▶ **INFORMATION SHOWN**:
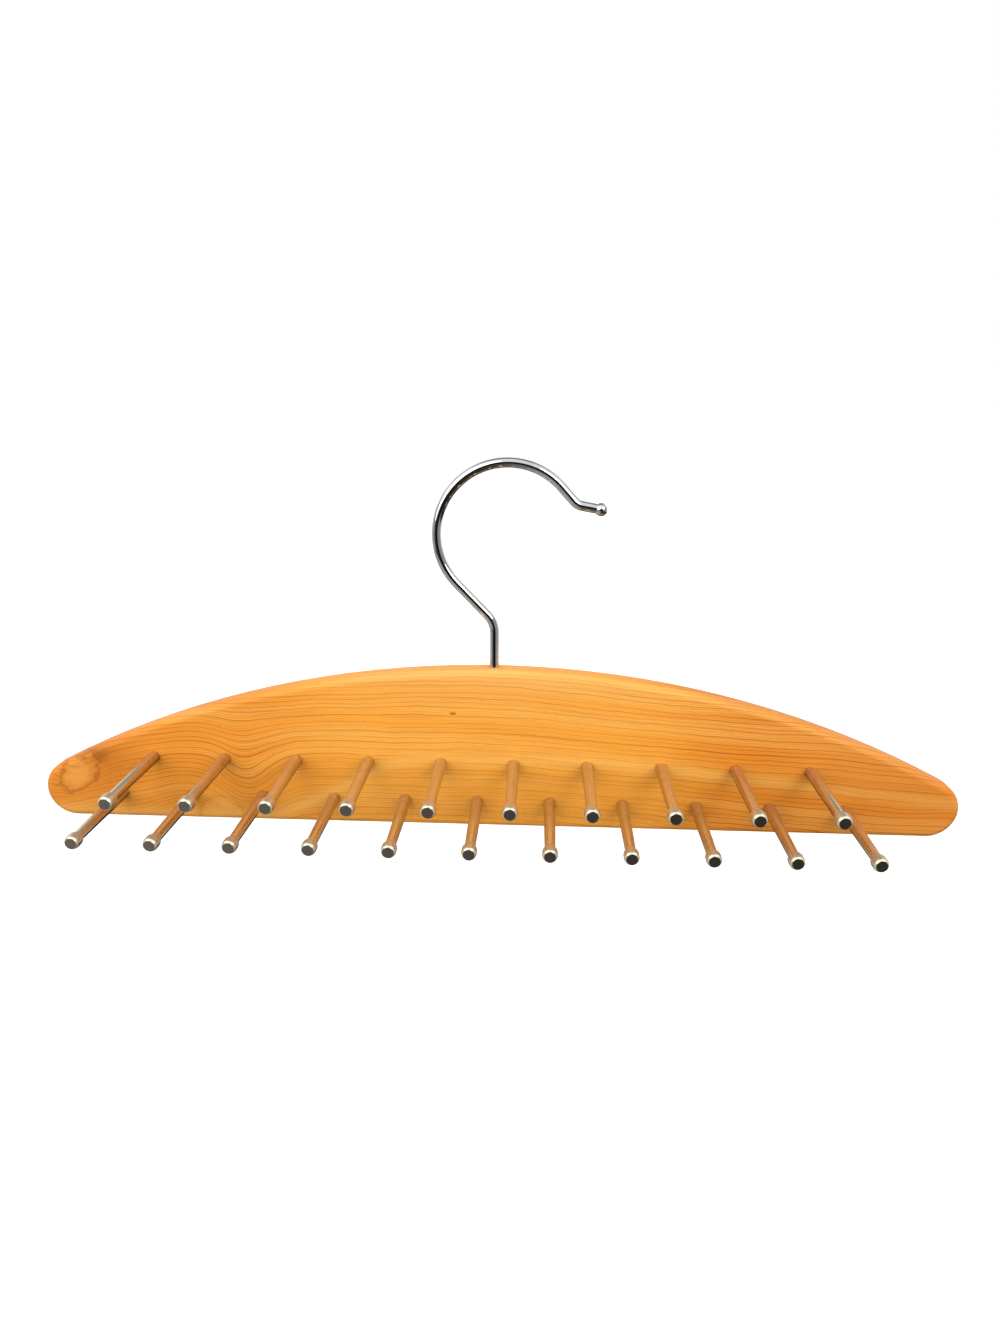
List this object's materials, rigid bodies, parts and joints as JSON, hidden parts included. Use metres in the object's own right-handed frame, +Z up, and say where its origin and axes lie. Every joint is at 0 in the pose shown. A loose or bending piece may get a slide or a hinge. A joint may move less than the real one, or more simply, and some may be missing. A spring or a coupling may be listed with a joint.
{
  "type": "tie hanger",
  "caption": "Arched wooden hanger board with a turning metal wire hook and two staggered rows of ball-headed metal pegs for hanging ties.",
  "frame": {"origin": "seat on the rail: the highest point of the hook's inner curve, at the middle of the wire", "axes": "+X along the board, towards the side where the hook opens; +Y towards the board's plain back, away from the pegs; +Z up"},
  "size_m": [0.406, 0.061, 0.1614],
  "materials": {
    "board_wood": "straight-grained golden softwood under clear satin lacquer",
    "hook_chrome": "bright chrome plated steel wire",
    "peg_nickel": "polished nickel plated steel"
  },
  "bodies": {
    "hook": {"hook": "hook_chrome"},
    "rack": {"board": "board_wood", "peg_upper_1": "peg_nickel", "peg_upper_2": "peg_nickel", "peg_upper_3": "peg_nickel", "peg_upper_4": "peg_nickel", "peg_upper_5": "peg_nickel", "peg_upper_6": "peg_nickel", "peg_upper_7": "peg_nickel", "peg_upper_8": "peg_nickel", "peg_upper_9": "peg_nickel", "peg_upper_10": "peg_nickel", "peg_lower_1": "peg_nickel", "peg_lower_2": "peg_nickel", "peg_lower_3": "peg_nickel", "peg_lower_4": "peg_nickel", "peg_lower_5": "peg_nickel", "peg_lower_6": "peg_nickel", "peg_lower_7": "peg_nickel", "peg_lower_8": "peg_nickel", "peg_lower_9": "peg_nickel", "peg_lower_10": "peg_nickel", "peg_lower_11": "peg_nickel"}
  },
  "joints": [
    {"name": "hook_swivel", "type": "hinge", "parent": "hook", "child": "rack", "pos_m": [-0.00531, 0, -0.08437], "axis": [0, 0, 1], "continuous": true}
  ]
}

▶ **EXERCISE DETAILS**: Once more, set down the full listing, verbatim.

▶ **CORRECT RESULT**:
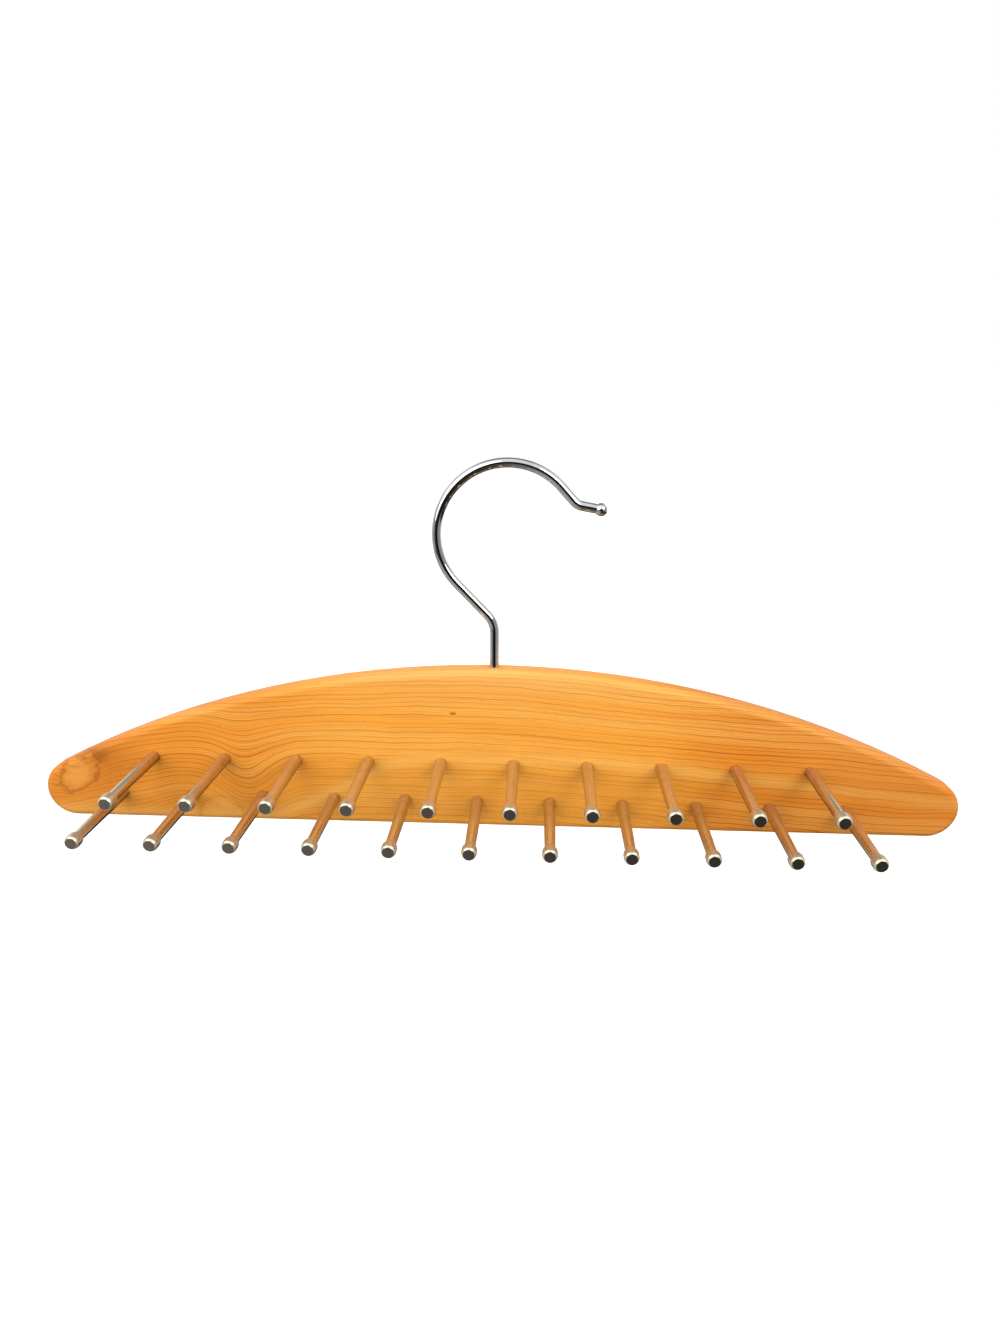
List this object's materials, rigid bodies, parts and joints as JSON, hidden parts included. Use metres in the object's own right-handed frame, +Z up, and say where its origin and axes lie. Every joint is at 0 in the pose shown. A loose or bending piece may get a slide or a hinge. A joint may move less than the real one, or more simply, and some may be missing. A spring or a coupling may be listed with a joint.
{
  "type": "tie hanger",
  "caption": "Arched wooden hanger board with a turning metal wire hook and two staggered rows of ball-headed metal pegs for hanging ties.",
  "frame": {"origin": "seat on the rail: the highest point of the hook's inner curve, at the middle of the wire", "axes": "+X along the board, towards the side where the hook opens; +Y towards the board's plain back, away from the pegs; +Z up"},
  "size_m": [0.406, 0.061, 0.1614],
  "materials": {
    "board_wood": "straight-grained golden softwood under clear satin lacquer",
    "hook_chrome": "bright chrome plated steel wire",
    "peg_nickel": "polished nickel plated steel"
  },
  "bodies": {
    "hook": {"hook": "hook_chrome"},
    "rack": {"board": "board_wood", "peg_upper_1": "peg_nickel", "peg_upper_2": "peg_nickel", "peg_upper_3": "peg_nickel", "peg_upper_4": "peg_nickel", "peg_upper_5": "peg_nickel", "peg_upper_6": "peg_nickel", "peg_upper_7": "peg_nickel", "peg_upper_8": "peg_nickel", "peg_upper_9": "peg_nickel", "peg_upper_10": "peg_nickel", "peg_lower_1": "peg_nickel", "peg_lower_2": "peg_nickel", "peg_lower_3": "peg_nickel", "peg_lower_4": "peg_nickel", "peg_lower_5": "peg_nickel", "peg_lower_6": "peg_nickel", "peg_lower_7": "peg_nickel", "peg_lower_8": "peg_nickel", "peg_lower_9": "peg_nickel", "peg_lower_10": "peg_nickel", "peg_lower_11": "peg_nickel"}
  },
  "joints": [
    {"name": "hook_swivel", "type": "hinge", "parent": "hook", "child": "rack", "pos_m": [-0.00531, 0, -0.08437], "axis": [0, 0, 1], "continuous": true}
  ]
}